Escravidão

Acabo de ler Escravidão, de Laurentino Gomes, anunciado como o primeiro livro de uma trilogia cujas próximas edições espero com grande expectativa.

Escravidão é de embrulhar o estômago e o antídoto é dado pelo autor em mais de uma ocasião ao alertar para o anacronismo, que se trata do “erro de cronologia e consiste em atribuir a uma época ou a um personagem ideias e sentimentos que são de outra época, ou em representar, nas obras de arte, costumes e objetos de uma época a que não pertencem”. Então, vamos com calma nos julgamentos, a partir da leitura e do que for descoberto nesse livro.

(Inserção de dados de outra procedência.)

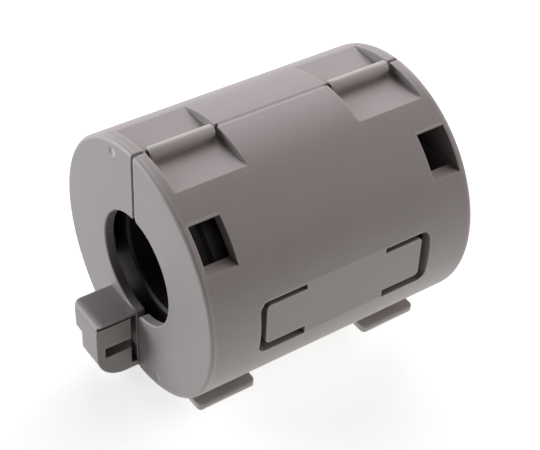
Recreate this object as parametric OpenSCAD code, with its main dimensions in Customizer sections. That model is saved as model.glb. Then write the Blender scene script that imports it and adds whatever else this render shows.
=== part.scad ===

Esse artigo não pretende dar spoiler (terminho inglês da moda), para revelar detalhes da história do livro. Pelo contrário, quero aguçar a curiosidade dos leitores pela busca do conhecimento sobre o que foi, de fato, a escravidão. São  473 páginas que resultaram de um trabalho de pesquisa em documentos ao redor do mundo e entrevistas. Há milhares de relatos originais, anotações, crônicas e relatórios oficiais preservados até hoje nas bibliotecas.

Antes de ler esse livro recomendo que se lembre de um fato: no século XVI, com raríssimas exceções, as pessoas em toda a parte do mundo, até mesmo na África, aceitavam a escravatura. Naquele período eram escravizados povos cujas nações eram derrotadas em guerras ou invasões por outros povos. O conceito do escravo preto só passou a vigir a partir da operação sistemática da escravização dos africanos.

Os registros indicam que, muitos dos cativos que se revoltavam e fugiam, e que conseguiam, assim, atingir a liberdade, escravizavam outras pessoas, ou seja, tornavam-se, por sua vez, senhores ou traficantes de escravos.

Em “Escravidão” Laurentino Gomes procura demonstrar que o processo de escravização foi trágico, mas também grandioso.

A mão de obra escrava, em escala global, foi protagonista na agricultura em larga escala na América. “Sem Angola, o Brasil não seria viável”, chegou a vaticinar o padre jesuíta Antônio Vieira. Angola e Moçambique foram duas das principais origens dos negros traficados para o Brasil.

Não se assuste se, no livro, você descobrir que a Igreja Católica foi amplamente beneficiada com o comércio de escravos e padres jesuítas não só tinham escravos como também vários deles participaram do comércio de gente. Não se assuste se, entre os beneficiários do escravagismo encontrar nomes até de iluministas. Os quilombos, que eram os refúgios dos escravos que escapavam das fazendas, também tinham escravos, tomados de propriedades invadidas.


Enfim o livro nos faz entender o que foi, como se deu e detalhes sociológicos e econômicos que envolveram a escravidão, um fato aceitável em todo o planeta até o século XIX, e que atingiu uma escala global e comercial apenas a partir do século XVI, como forma de colonização do novo continente descoberto. 


A América era parcialmente ocupada por nativos, sobre o os quais pesou enorme dificuldade de escravização. Não havia contingente de índios para serem escravizados o suficiente para a produção agrícola ou extrativista em escala. Além disso, havia enorme dificuldade em escravizar os nativos.

Sem cativos, não havia quem plantasse, colhesse e processasse alimentos e a alternativa para atender à demanda foi o tráfico internacional de pessoas. A fonte foi a Mãe África. 


No livro fica claro que tanto portugueses, quanto ingleses e holandeses, os principais povos que participavam do comércio macabro de pessoas, sabiam claramente da barbárie do tráfico de gente como mão de obra cativa.

Por fim, há um claro entendimento que uma dívida secular foi se formando com a remoção sistemática de pessoas de suas origens até culminar com a abolição, em 1888 (o Brasil foi o último país a acabar com a escravidão), quanto todo o contingente de traficados foi jogado à própria sorte, sem eira nem beira. Um erro após outro e nunca corrigido.